40 thoughts on “52 Ancestors Challenge 2015: Weeks 35 and 36 Recap

  1. Schalene Dagutis

    Week 35
    Yearbooks for Personality
    How I use Ancestry.com’s US School Yearbook collection and what I like and don’t like about them.

    Week 36
    Occupations in a Coal Mine
    So many of my ancestors were coal miners in Canada, Scotland, and the U.S. I’ve summarized what I’ve learned about the various occupations employed to support mining. These are mostly from the early 1800s to prior to WWII.

    None of these posts are about specific ancestors.

  2. Vera Marie Badertscher

    The themes for these two weeks were just too perfect for my mother and my father. So I abandoned temporarily my tracing of my husband’s family and went back to mine.

    Week 35:

    Harriette ANDERSON (KASER) A teacher’s school photos. I talk about the beginnings of my mother’s teaching career in the 1920s and 30s and show some of her collection of pictures from school. If you are interested in the nitty gritty, the post that shows up just above this one, talks about what home economics education was like when she started teaching.


    Week 36:

    Paul KASER: Work for a living or for a career?

    He was a hard worker and had an amazing career as a hydrologist that utilized his scientific interests as well as his creative writing skills, despite a lack of formal higher education. Lots of photos and newspaper articles with this one.


  3. Claudia Boorman

    For weeks 35 and 36, I wrote about two brothers, both my mother’s first cousins and both dedicated to public service in their own ways:

    #35 – Geoffrey Clement ANDREW was Professor of English as well as Dean and Deputy President at the University of Vancouver until 1962. He was a champion of improved access to higher education across Canada.

    #36 – Arthur Julian ANDREW served in Canada’s Foreign Service in postwar Europe between 1953 and 1978 in Austria, Czechoslovakia, Cyprus, Israel, Sweden and Greece. Arthur was also an author and an educator.

  4. Beth Gatlin

    Week 35 “School Days”: Florence Kathleen Boe
    I wrote about my maternal grandfather’s sister’s high school days and included pictures from her yearbook.

    Week 36 “Working for a Living”: John Boe
    I wrote about my great-grandfather’s occupations over the course of his life. He worked for automobile companies and became president of one. He also had a farm machinery business.

  5. Celia

    Week 35 School Days: Clara Augusta “Gussie” GRAVES my great-grandmother & her report card from an interesting Finishing School/College in New York. Fascinating. Smart cookie!
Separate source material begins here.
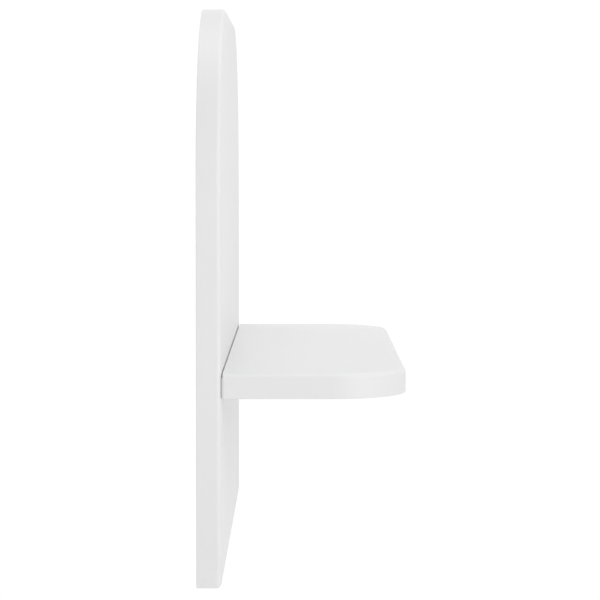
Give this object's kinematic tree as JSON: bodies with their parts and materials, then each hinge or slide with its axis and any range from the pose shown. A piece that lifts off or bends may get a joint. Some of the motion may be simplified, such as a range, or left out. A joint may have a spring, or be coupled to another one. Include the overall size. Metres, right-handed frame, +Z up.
{
  "type": "floating wall shelf",
  "caption": "Floating wall shelf: an upright back panel with large round top corners hangs flat on a wall and carries a narrow shelf board with round front corners.",
  "frame": {"origin": "centre of the back panel's rear face, which lies on the wall", "axes": "+Z up, +X to the right for someone who faces the shelf, +Y into the wall; the shelf board stands out towards -Y"},
  "size_m": [0.39, 0.1265, 0.35],
  "materials": {
    "white_lacquer": "satin white lacquer on MDF",
    "beech": "plain wood",
    "zinc_steel": "zinc plated"
  },
  "bodies": {
    "root": {"back_panel": "white_lacquer", "shelf_board": "white_lacquer", "assembly_screw_left": "zinc_steel", "assembly_screw_middle": "zinc_steel", "assembly_screw_right": "zinc_steel", "dowel_left": "beech", "dowel_right": "beech", "hanger_plate_left": "zinc_steel", "hanger_plate_right": "zinc_steel", "hanger_screw_left_upper": "zinc_steel", "hanger_screw_left_lower": "zinc_steel", "hanger_screw_right_upper": "zinc_steel", "hanger_screw_right_lower": "zinc_steel"}
  },
  "joints": []
}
    Week 36 Working For A Living: Thomas Hepard ATHERTON, my son-in-law’s 2nd great-grandfather, and his only time listed on Censuses with an occupation listed as “Coachman”… then he went back to farming!

  6. Wendy Negley

    School days I did my Great Aunt Mabel who was a schoolteacher in Ft. Worth, TX, she also was very big on family history!
    Working, I did Johan Forman who was a “careth makeren” in Kristianstad, Sweden in 1725, I found him and what that meant on line!

  7. C*M*FCindi

    Week 35 BRODERICK: Still Searching for WW II PoW Stories:

    My first cousin (2x removed) – RCAF Warrant Officer (Bomb Aimer) Leo Joseph Martin Broderick was born December 22, 1919 and died in WW II on 06 September 1943 at the young age of 24.
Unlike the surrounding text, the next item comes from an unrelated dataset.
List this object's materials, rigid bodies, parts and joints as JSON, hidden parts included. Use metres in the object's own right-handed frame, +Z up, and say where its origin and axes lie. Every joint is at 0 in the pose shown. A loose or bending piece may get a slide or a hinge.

    I wondered what the newly released PoW records said and would they help me understand what happened that night?


  8. Cheryl Biermann Hartley


    I fell behind while we were traveling in Montreal and Quebec City. I am trying to get caught up now. Here is #35 for “School Days.” This was a tough one to research. It isn’t easy to find information about 18th century education in the Pfalz – not in English, anyway. On a bright note, I found quite a bit of new information on my ancestor!

    Johan Jacob Elsässer – “Die Schulmeister” http://wp.me/p4ioO6-h8

  9. Patti Di Loreto

    BYRD – William David Byrd (1835-1903), my 2nd Great Grandfather. My choice for week 35 would far better fit the theme for week 36, due to his many occupations, however, because one of those occupations listed was “teacher” – I’m using him for the “School Days” theme. And it’s really a scant connection to it as I know NOTHING about his time as a teacher, NOTHING! But every other ancestor that would fit this theme really well has been featured already, sigh! My Pinterest board address here:


  10. Judy Everett Ramos

    School days – This is the story of how my ancestor cousins, Frank Armstrong Crawford (a female) and Amelia Townsend, and Amelia’s husband Holland McTyiere, convinced my other cousin, Cornelius Vanderbilt, to donate the money to establish Vanderbilt University. Frank, Amelia, and Cornelius were all cousins and they’re my cousins, too. Without them, Vanderbilt University would not exist.